Dejo caer nuevamente la mirada
sobre la estatua. Su muerte se me hace absurda, ingenua, innecesaria; si bien no
soy quién para juzgarla, nada en ella me resulta heroico. Entre lo poco que
sabemos, se nos dice que desobedeciendo los consejos del general Máximo Gómez,
decidió abandonar las tropas, acompañado
solo por su ayudante –que paradójicamente se llamaba Ángel de la Guardia–, para
lanzarse al combate en el que recibió tres heridas mortales. No sé qué lo movió
a actuar de esa forma, pero en todo caso, sentada en esta silla, en la misma
ciudad en la que vivió la mayor parte de su destierro, mientras lo contemplo
sobre el caballo, me reafirmo en que no es esa la imagen que debemos perpetuar
ahora. No es buscando justificar acciones con las que usted, seguramente, no
hubiera estado de acuerdo, que debemos rescatarlo; ni es esa mirada parcial y
de sumo manipulada la que, desde donde lo veo, vale la pena reproducir entre
las generaciones venideras. Hace falta, en cambio, un reconocimiento justo a su
vida y obra: una lectura más honda, que sobrepase el mito, tras la que pueda
advertirse que la independencia de la que usted hablaba surge primero en el
pensamiento que en el palacio presidencial. Yo no sé si usted buscó su muerte,
de cara al sol como decía, o si la muerte lo sorprendió cuando aún no la
esperaba.
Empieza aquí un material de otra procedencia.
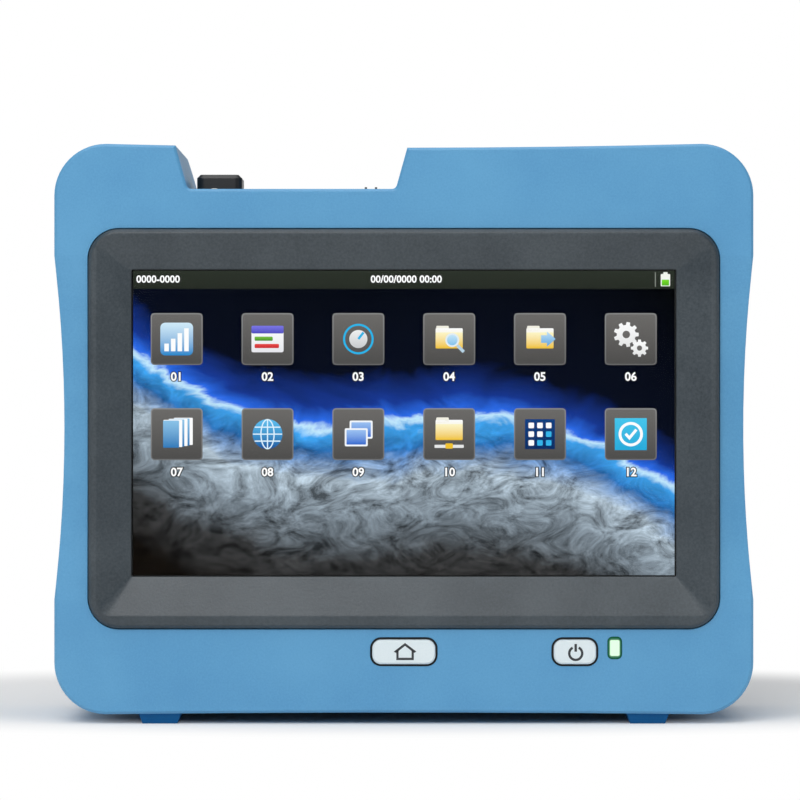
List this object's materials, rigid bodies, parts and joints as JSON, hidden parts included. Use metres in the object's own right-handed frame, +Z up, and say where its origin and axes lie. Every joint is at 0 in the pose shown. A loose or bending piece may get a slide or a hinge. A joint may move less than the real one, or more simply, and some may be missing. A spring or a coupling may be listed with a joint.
{
  "type": "optical time domain reflectometer",
  "caption": "Handheld fibre tester: a blue waisted case with a sloping screen bezel, front keys, capped optical ports in a top trough, rear stand and battery door.",
  "frame": {"origin": "on the table under the middle of the case, at the feet", "axes": "+X to the user's right seen from the front, +Y towards the back, +Z up; the screen faces -Y"},
  "size_m": [0.2, 0.068, 0.166],
  "materials": {
    "case_plastic": "fine moulded texture",
    "bezel_plastic": "fine spark-eroded texture",
    "screen_glass": "polished",
    "display_cell": "lit picture",
    "white_plastic": "moulded",
    "seal_rubber": "matt",
    "screw_steel": "zinc plated",
    "sheet_steel": "tin plated",
    "button_plastic": "satin moulded",
    "circuit_board": "solder mask",
    "black_plastic": "moulded",
    "light_pipe": "lit",
    "optics_aluminium": "milled",
    "fibre_yellow": "wound fibre",
    "adapter_green": "moulded",
    "adapter_nickel": "nickel plated",
    "ferrule_ceramic": "polished",
    "marker_cream": "moulded"
  },
  "bodies": {
    "case": {"backlight": "white_plastic", "battery_contacts": "black_plastic", "battery_pack": "black_plastic", "board_screws": "screw_steel", "board_standoffs": "screw_steel", "button_board": "circuit_board", "clock_battery": "sheet_steel", "data_socket": "sheet_steel", "display_gasket": "seal_rubber", "fault_locator_cap_pin": "screw_steel", "fault_locator_port": "adapter_nickel", "fibre_coil": "fibre_yellow", "fibre_spool": "white_plastic", "front_feet": "case_plastic", "front_housing": "case_plastic", "housing_gasket": "seal_rubber", "housing_screws": "screw_steel", "keypad": "seal_rubber", "lcd_frame": "sheet_steel", "lcd_panel": "display_cell", "lcd_screws": "screw_steel", "main_board": "circuit_board", "network_socket": "sheet_steel", "optics_lid": "optics_aluminium", "optics_module": "optics_aluminium", "otdr_cap_pin": "screw_steel", "otdr_ferrule": "ferrule_ceramic", "otdr_port": "adapter_green", "port_cover_pin": "screw_steel", "port_tray": "black_plastic", "power_inlet": "black_plastic", "power_meter_cap_pin": "screw_steel", "power_meter_port": "adapter_nickel", "processor_shield": "sheet_steel", "radio_module": "sheet_steel", "rear_feet": "case_plastic", "rear_housing": "case_plastic", "screen_bezel": "bezel_plastic", "socket_board": "circuit_board", "speaker": "black_plastic", "stand_pins": "screw_steel", "status_light": "light_pipe", "stylus_tube": "black_plastic", "tact_switches": "black_plastic", "touch_glass": "screen_glass", "usb_socket": "sheet_steel"},
    "home_button": {"home_button": "button_plastic"},
    "power_button": {"power_button": "button_plastic"},
    "otdr_cap": {"otdr_cap": "black_plastic", "otdr_cap_marker": "marker_cream"},
    "fault_locator_cap": {"fault_locator_cap": "black_plastic"},
    "power_meter_cap": {"power_meter_cap": "black_plastic"},
    "port_cover": {"port_cover": "seal_rubber"},
    "tilt_stand": {"tilt_stand": "case_plastic"},
    "battery_door": {"battery_door": "case_plastic", "battery_door_screws": "screw_steel", "battery_door_seal": "seal_rubber"},
    "stylus": {"stylus": "black_plastic"}
  },
  "joints": [
    {"name": "home_button_press", "type": "slide", "parent": "case", "child": "home_button", "axis": [0, 1, 0], "range_m": [0, 0.0008], "stiffness_N_per_m": 1500},
    {"name": "power_button_press", "type": "slide", "parent": "case", "child": "power_button", "axis": [0, 1, 0], "range_m": [0, 0.0008], "stiffness_N_per_m": 1500},
    {"name": "otdr_cap_hinge", "type": "hinge", "parent": "case", "child": "otdr_cap", "pos_m": [-0.054, 0.0102, 0.155], "axis": [-1, 0, 0], "range_deg": [0, 100]},
    {"name": "fault_locator_cap_hinge", "type": "hinge", "parent": "case", "child": "fault_locator_cap", "pos_m": [-0.032, 0.0102, 0.1502], "axis": [-1, 0, 0], "range_deg": [0, 100]},
    {"name": "power_meter_cap_hinge", "type": "hinge", "parent": "case", "child": "power_meter_cap", "pos_m": [-0.0097, 0.0102, 0.1502], "axis": [-1, 0, 0], "range_deg": [0, 100]},
    {"name": "port_cover_hinge", "type": "hinge", "parent": "case", "child": "port_cover", "pos_m": [0.048, 0.0196, 0.1636], "axis": [-1, 0, 0], "range_deg": [0, 90]},
    {"name": "tilt_stand_hinge", "type": "hinge", "parent": "case", "child": "tilt_stand", "pos_m": [0, 0.0313, 0.108], "axis": [1, 0, 0], "range_deg": [0, 35]},
    {"name": "battery_door_lift", "type": "slide", "parent": "case", "child": "battery_door", "axis": [0, 1, 0], "range_m": [0, 0.02]},
    {"name": "stylus_slide", "type": "slide", "parent": "case", "child": "stylus", "axis": [0, 0, 1], "range_m": [0, 0.11]}
  ]
}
Me interesa de usted, en cambio, el Martí vivo que veo caminar por la
acera en dirección a mí, que ya va cruzando la calle, que se me acerca y me
recuerda que solo es posible vivir después de muerto cuando se ha sido un
hombre de su tiempo o un hombre de todos los tiempos; usted, sin duda, fue
ambas cosas: por eso, quizá, todavía nos habla.